幸福に興味はない。

 私のごとき虚ろな人間に残った唯一の生真面目な部分として、「とりあえず、やってみてから判断する」がある。


 気乗りせんでも、勉学であれ運動であれ労働であれ、ひとまず一通りはある程度に何年か続けてみるのである。


 そうして「やっぱりだめだった」と諦める。


 うむ。


「そういうところがいかんのだ」とおっしゃる向きもあるだろう。


 予言の自己成就とでもいうのか、「おそらく自分には向いていないだろう」から出発してしまうから、「やはり向いていなかった」に到着するのだ、と。


 理屈はよく分かる。


 しかしながら、考えてみて欲しい。「見る前に飛ぶ」芸当を誰ができるのか。


 実際には誰もが、「なんとなくできそうな気がすること」をやってみて成功するのではないだろうか。


 この、向き不向きに対する第一印象や感触は、論理性が無いだけに無視できない要素ではないだろうか。


 要するに。


「生きることに向いていない」とのファーストインプレッションから、ここまでまったく生き辛く生き苦しいまま生きてきた友よ、今日も息をしているか。


 こう呼びかけたいのだ。


 五月だ。


 何かをせねばならんという気にさせる四月が無事、過ぎた。


 生き物がやらねばならんことなど何もない。
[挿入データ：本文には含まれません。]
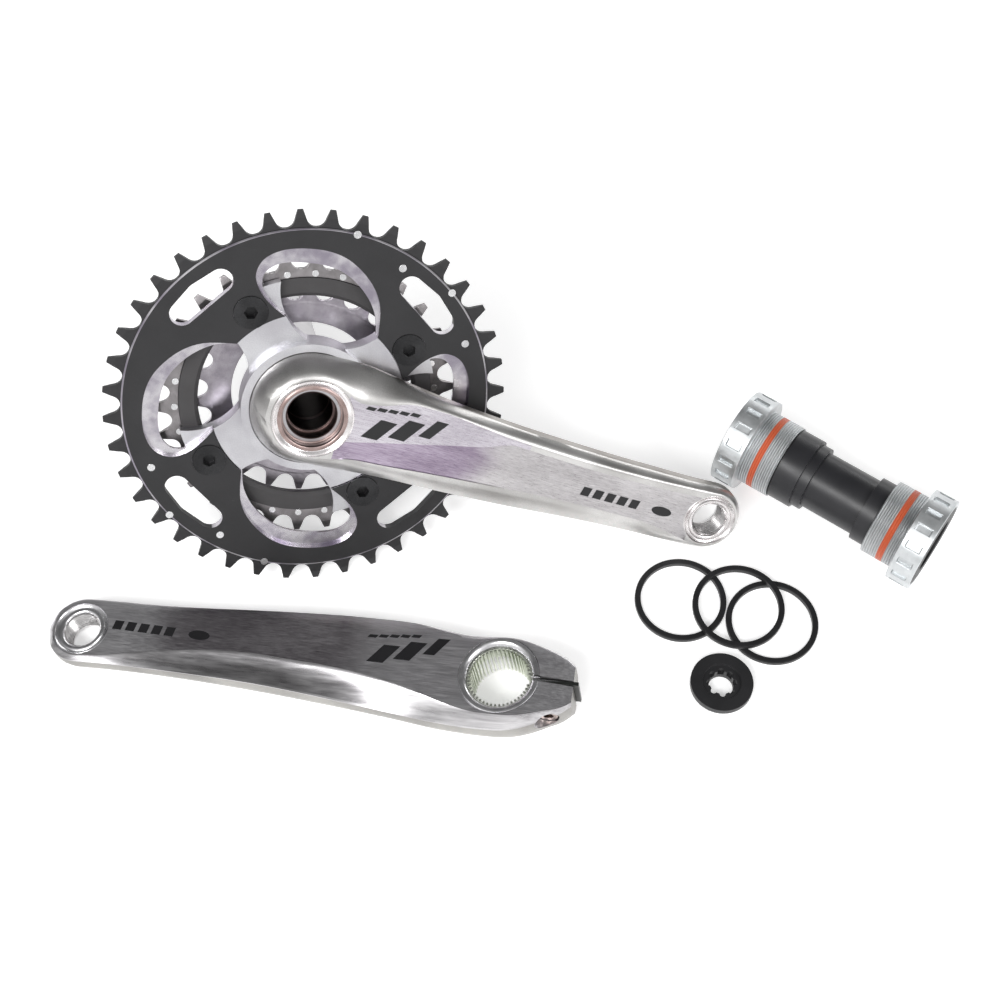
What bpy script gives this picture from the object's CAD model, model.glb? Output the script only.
"""Mountain bike crankset kit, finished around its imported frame: two forged arms with polished and
brushed facets, three chainrings, a threaded bottom bracket, spacers and a preload cap."""

import math

import bmesh
import bpy
from mathutils import Matrix, Vector


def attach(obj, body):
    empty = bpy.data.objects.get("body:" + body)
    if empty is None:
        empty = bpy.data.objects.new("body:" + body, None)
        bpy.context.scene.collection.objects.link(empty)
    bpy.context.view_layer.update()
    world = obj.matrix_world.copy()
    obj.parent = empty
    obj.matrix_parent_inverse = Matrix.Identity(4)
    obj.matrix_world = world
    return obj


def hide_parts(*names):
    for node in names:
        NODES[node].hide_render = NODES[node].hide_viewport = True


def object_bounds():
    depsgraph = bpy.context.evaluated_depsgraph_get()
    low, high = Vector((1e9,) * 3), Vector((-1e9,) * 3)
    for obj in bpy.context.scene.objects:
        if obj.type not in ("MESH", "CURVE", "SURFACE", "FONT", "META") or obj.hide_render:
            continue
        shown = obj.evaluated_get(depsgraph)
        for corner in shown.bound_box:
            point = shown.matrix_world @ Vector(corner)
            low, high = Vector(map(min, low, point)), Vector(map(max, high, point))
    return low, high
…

なのになぜ、そのように思ってしまうのだろうかと考えた。


 ひとつ、我ら人間は、快楽を過剰に評価してしまって、あまつさえその状態を「幸福」などと呼んでしまったがために苦しんでいるのではないか、と仮説を立てた。


 書きながら、なんとも目新しさのない説であるなと苦笑するばかりである。


 しかしながら、快楽なる脳に芽生えた厄介な代物をどう処すかは、避けようのない生の命題であろうと思う。


 過ぎたるはなお及ばざるが如し。それがこころよいからといって、快楽が続く状態を幸福と名付けるのは、人類史におけるミスであったとさえ思う。


 正直に申し上げれば、不快が無くなればそれで十分で、それを上書きするような快楽は不要だ。


 なぜなら、そのうちに快楽が無いことを不快に感じてしまうようになる。幸福中毒患者の一丁上がりである。


 我々はあくまでも、不快や苦しみや悲しみを消すために行動すべきだと思う。快楽や喜びや楽しみを得るためではなく、だ。


 不快を消していく過程ですっきりとしたものが得られることにまで反対はしない。


 実は最近、私の脳は快楽づいている。


 その理由は恐らく、先月の終わりごろから朝にコーヒーを三杯飲む習慣を始めたことだ。


 カフェインは、手っ取り早く爽快な気分を与えてくれる。もっと早く始めれば良かった、と思いつつ、どうせ早晩飽きてしまうのだろうなという未来予測も立っている。


 毎年そうだ。


 何かを始めようという気分に当てられてなにがしか始めるのだが、ほとんど続かない。


 幸福にも、すっかり飽き飽きしている。友よ、あなたは続けられている習慣はあるか。無いのなら、不快を消すという習慣はどうだろう。幸福は、どうでもいいではないか。